I like making my own salads because I know exactly what goes in them. If I really wanted to I could figure out the nutrition facts for my salad. This recipe doesn't have exact measurements, I just added as much as I thought was necessary to get a bite of everything. Who wouldn't want layers of crispy lettuce, creamy avocado, lime infused shrimp, corn, and flavorful black beans?! In addition I made a lime vinaigrette using lime juice, oil, and some spices. The recipe I found for this said to use 1/4 cup of dressing, I found that to be too much. In fact, I would probably skip the dressing and just squirt some fresh lime juice on!

 Ingredients:
1 small box/bag of mixed greens
1 small bag of frozen shrimp (fresh is good too)
1 can of Green Giant Fiesta Corn ( corn with red peppers)
1 avocado, diced
3/4-1 can black beans, drained and seasoned
1 1/2 cup cherry tomatoes, halved
2-3 tbsp butter
3-4 tbsp lime juice
salt
1 teaspoon cumin
1/2 tsp red pepper
Steps: Have avocado diced, shrimp defrosted (if frozen) and tomatoes halved.MICE EN PLACE!
1. Heat a large, non-stick skillet over medium heat. Add butter, lime juice, cumin, red pepper to the pan. 
Add frozen shrimp.
2. Cook until sauce has evaporated a bit and shrimp is tender, about 10 mins.
3. Assemble salad in the following order:
lettuce
shrimp
corn 
avocado
tomatoes 
beans
4. Squirt with additional lime juice.
5. Toss salad
6. DEVOUR
 Serving Size: 2-3 large entree salads








Thursday, January 2, 2014

New Year's Eve Dessert ( for the win): Churro Cupcakes

Adapted from: Lady Behind The Curtain
This years New Year's Eve was one of the best NYE celebrations to date.

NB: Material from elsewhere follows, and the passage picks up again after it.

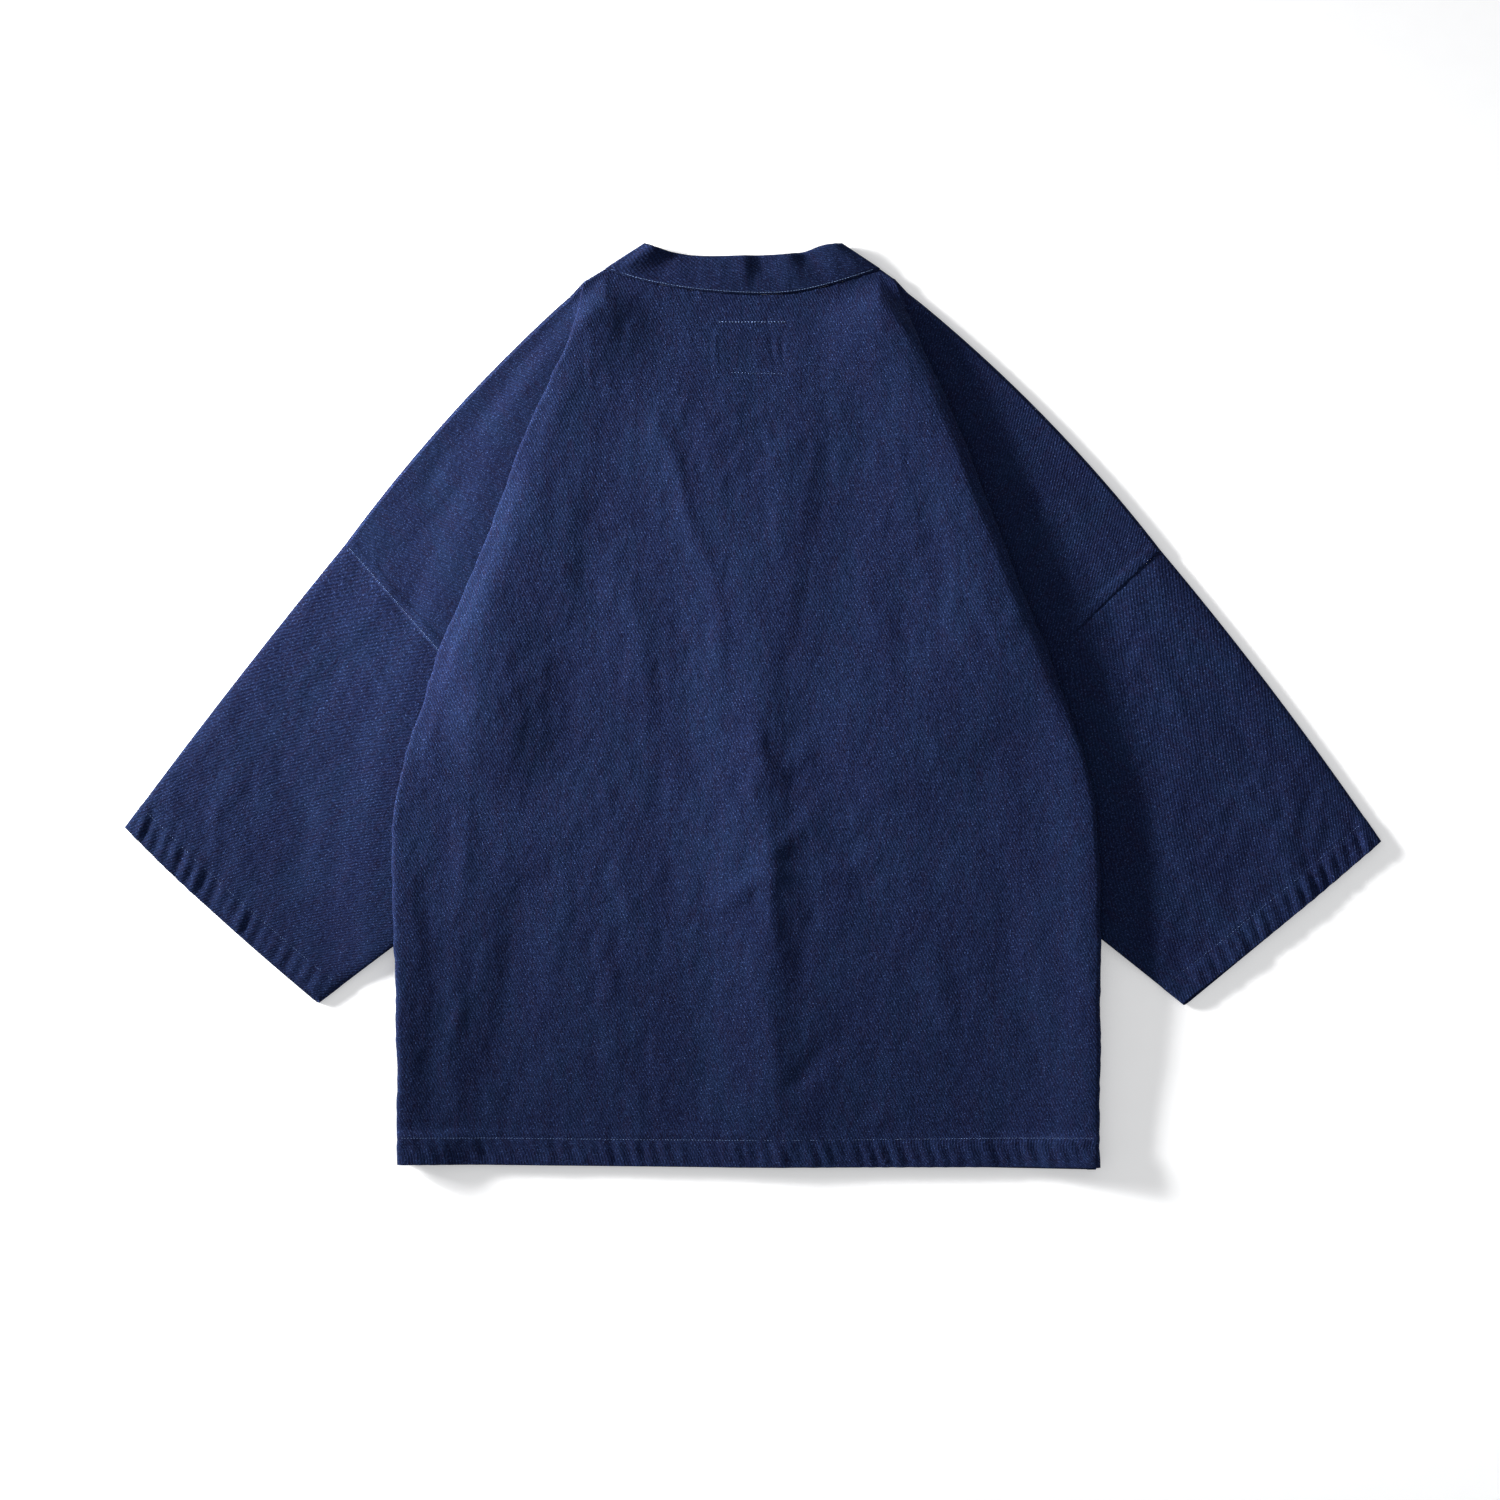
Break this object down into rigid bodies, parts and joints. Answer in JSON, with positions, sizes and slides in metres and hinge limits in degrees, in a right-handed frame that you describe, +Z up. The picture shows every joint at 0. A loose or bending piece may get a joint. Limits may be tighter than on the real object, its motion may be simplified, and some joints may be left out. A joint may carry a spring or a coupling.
{
  "type": "haori jacket laid flat",
  "caption": "Indigo twill haori-style jacket laid flat with its back up: band collar, dropped shoulders, wide sleeves turned down, the body folded over them.",
  "frame": {"origin": "on the surface under the middle of the laid jacket's box", "axes": "+Z up out of the cloth, +Y toward the collar, +X toward the jacket's right sleeve as its back is seen"},
  "size_m": [1.0814, 0.7968, 0.0213],
  "materials": {
    "twill_back": "matt indigo cotton twill",
    "twill_front": "matt indigo cotton twill",
    "twill_sleeve": "matt indigo cotton twill",
    "twill_collar": "matt indigo cotton twill, double",
    "thread": "light blue sewing thread"
  },
  "bodies": {
    "root": {"back": "twill_back", "front_left": "twill_front", "front_right": "twill_front", "sleeve_left": "twill_sleeve", "sleeve_right": "twill_sleeve", "collar": "twill_collar"}
  },
  "joints": []
}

I celebrated
with the love of my life and his mother. Obviously that is not many people, but it was amazing quality time with both of them. We were supposed to be with my boyfriends family members, but they cancelled and celebrated at a home much farther away. I didn't know that before I made the cupcakes so I made exactly 14 cupcakes because including me that's how many people would be there. I made these after coming home from work and I am proud of how they turned out. I dug out my piping bag and went to work. These were pretty simple to make ( even after 8:00) and scrumptious! The addition of cake flour and buttermilk ( my secret) makes them even better. The cake is slightly sweet and very tender. The cinnamon sugar topping makes a nice contrast with the cake and cream cheese icing. I did not use the cream cheese icing recipe because I did not feel like washing extra dishes at night (lazy me). Canned is fine if you are dolloping on a little bit as I did. As a last note, I made half of this recipe, but I will give the full amounts ,which makes 28 cupcakes.

      Ingredients:
1 1/2 cups cake flour
1 1/2 cups all purpose flour
1 tablespoon baking powder
    1/2 tsp salt
  1 tablespoon ground cinnamon
2 sticks unsalted butter ( at room temp)
1 3/4 cup sugar
4 large eggs ( at room temp)
2 teaspoons vanilla extract
* milk ( 1 cup buttermilk , 1/4 cup regular milk)
Cinnamon Topping
4 tablespoon melted butter
1/4 cup sugar
1 teaspoon cinnamon.

Steps: Have your eggs and butter at room temp. Have flours and other dry ingredients measured! 
MICE EN PLACE.
1. Preheat oven to 350.
2. Whisk both flours,baking soda, salt, and cinnamon in a bowl.
3.Cream butter and sugar until fluffy.
3. Add eggs in one at a time. Scrape the bowl as needed with a rubber scraper.
4.Add flour mixture in 3 batches, alternating with the milk.
5.Fill cupcake liners 3/4 full until all the batter is used.
6. Bake for 20 minutes until cake is set.
7. Cool cupcakes ( I cooled them on the window sill) ;)
8. Brush with melted butter and dip each cupcake in the cinnamon sugar mix.
9. Pipe out small dollops of frosting with a piping bag.

These are some of the BEST  cupcakes I've ever had. They surpass Crumbs and other bakeries.